We know too that the private sector is at the forefront of adapting businesses to the impacts of climate change. We can learn from that experience. Public finance can then help to encourage the private sector in developing countries to adopt this best practice, and to develop affordable products, like insurance, which can be made available more widely. The Agricultural Insurance Company of India, for example, has used index-based insurance to enable 700,000 farmers to take out cover against inadequate rainfall.

Or look at the Caribbean Catastrophe Risk Insurance Facility. Supported by UK climate financing, the Facility is a public-private partnership designed to limit the financial impact of catastrophes. So, when a hurricane or cyclone hits, policy-holders can access much-needed cash quickly and easily. Similarly the International Climate Fund is financing the design of the African Risk Capacity facility, a ground-breaking facility that could help African Union member states resist and recover from the ravages of drought by transferring risk away from African governments to the international financial markets.

In short, for those with entrepreneurial flair and vision, commercial opportunities are out there. The Economist Intelligence Unit surveyed over 700 global businesses last year, half with annual revenues above $1 billion. Over 60 per cent of them considered adapting to a changing climate to be primarily a commercial opportunity; with a fifth already generating new revenue from it. Almost half were seeing firms in their sector creating competitive advantage as a result.
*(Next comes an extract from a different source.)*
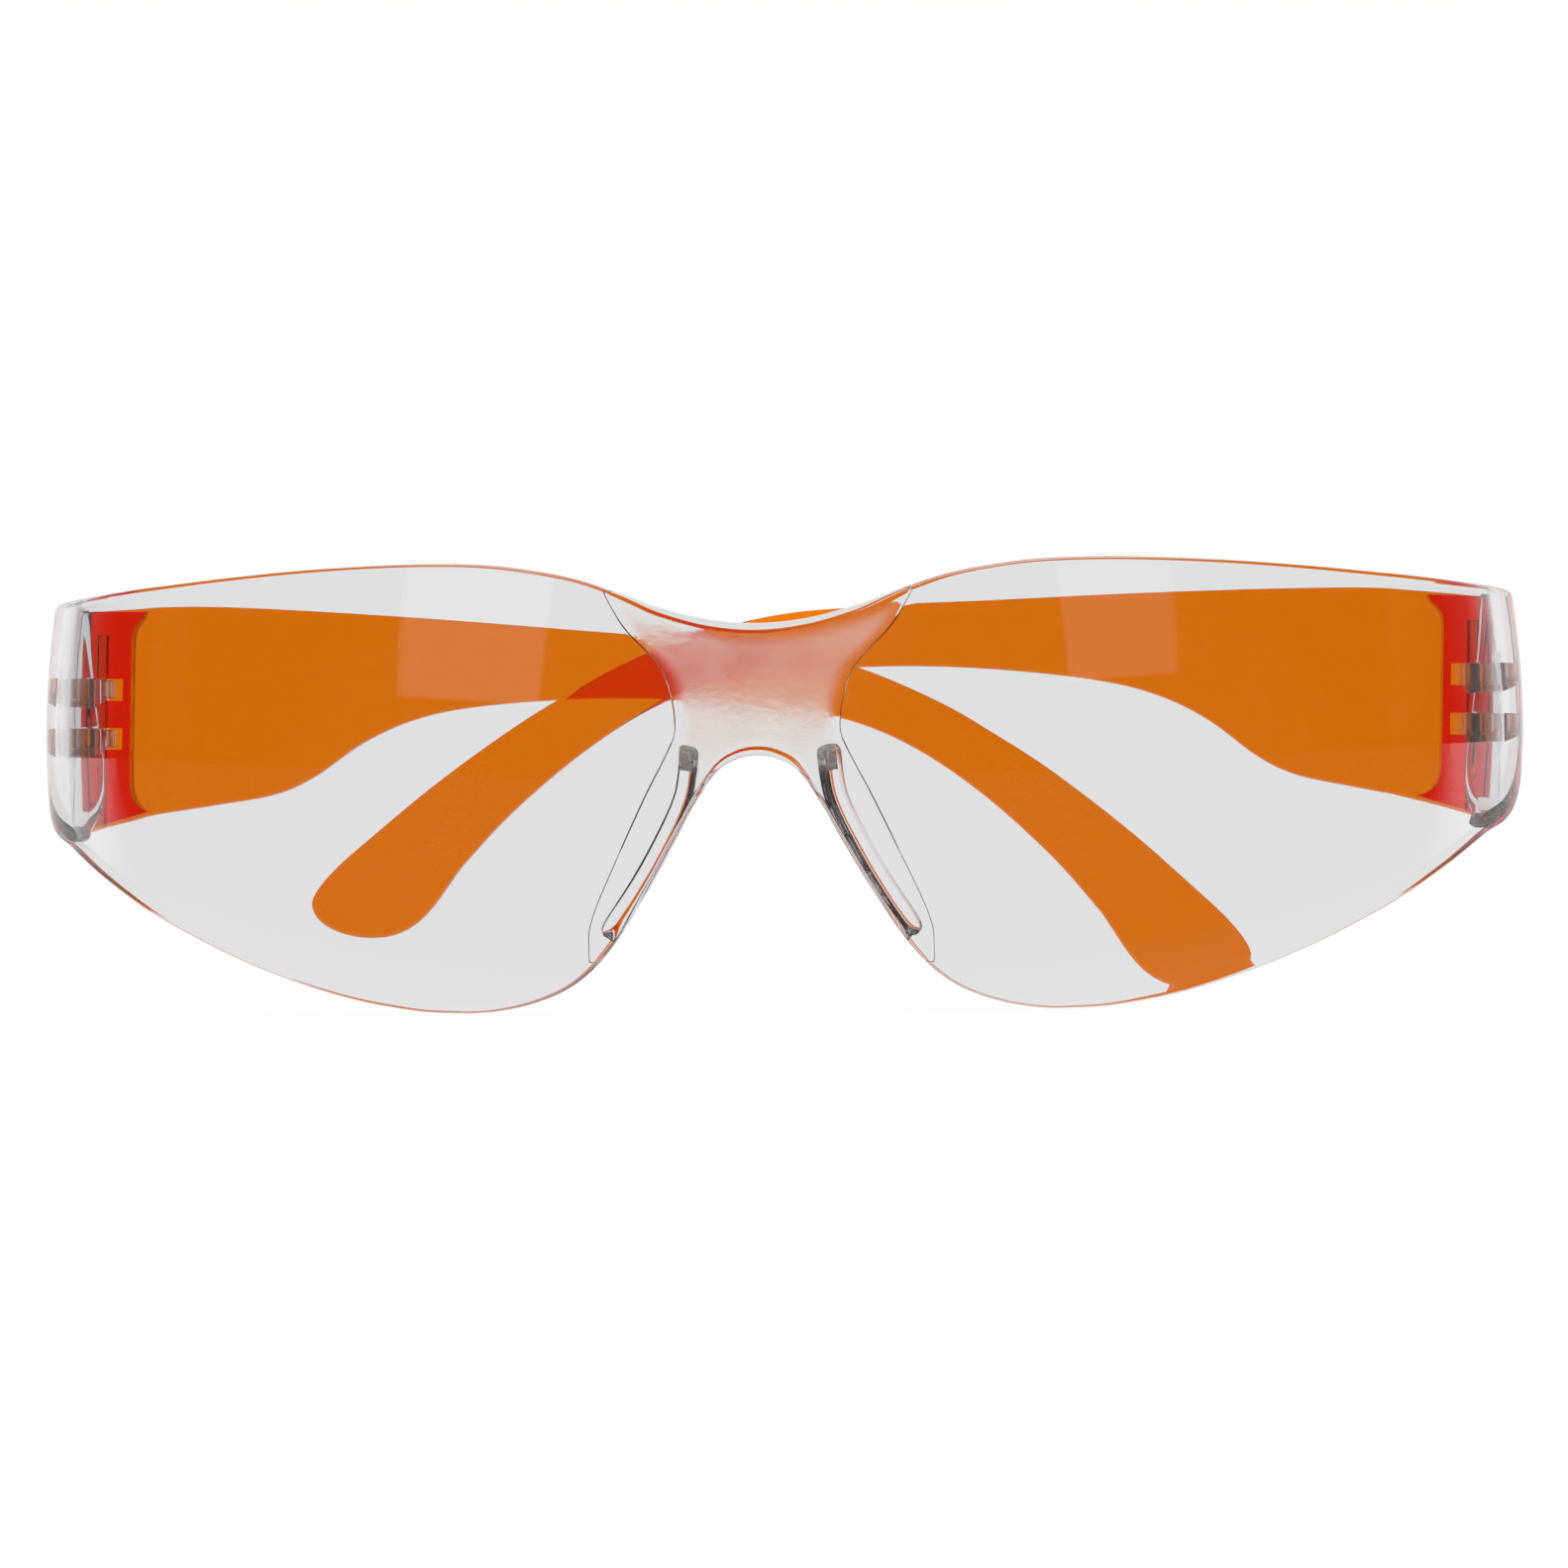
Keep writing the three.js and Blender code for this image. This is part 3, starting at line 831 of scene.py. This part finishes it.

And it’s on this note that I want to end my comments tonight by urging you to think about the opportunities that are already being grasped. It really is possible to help some of the poorest and most vulnerable people in the world, while also turning a profit for your shareholders. It’s time that the public and private sectors engaged more effectively to make investment easier and more attractive. The science is clear, the economics makes sense and the commercial opportunities are there.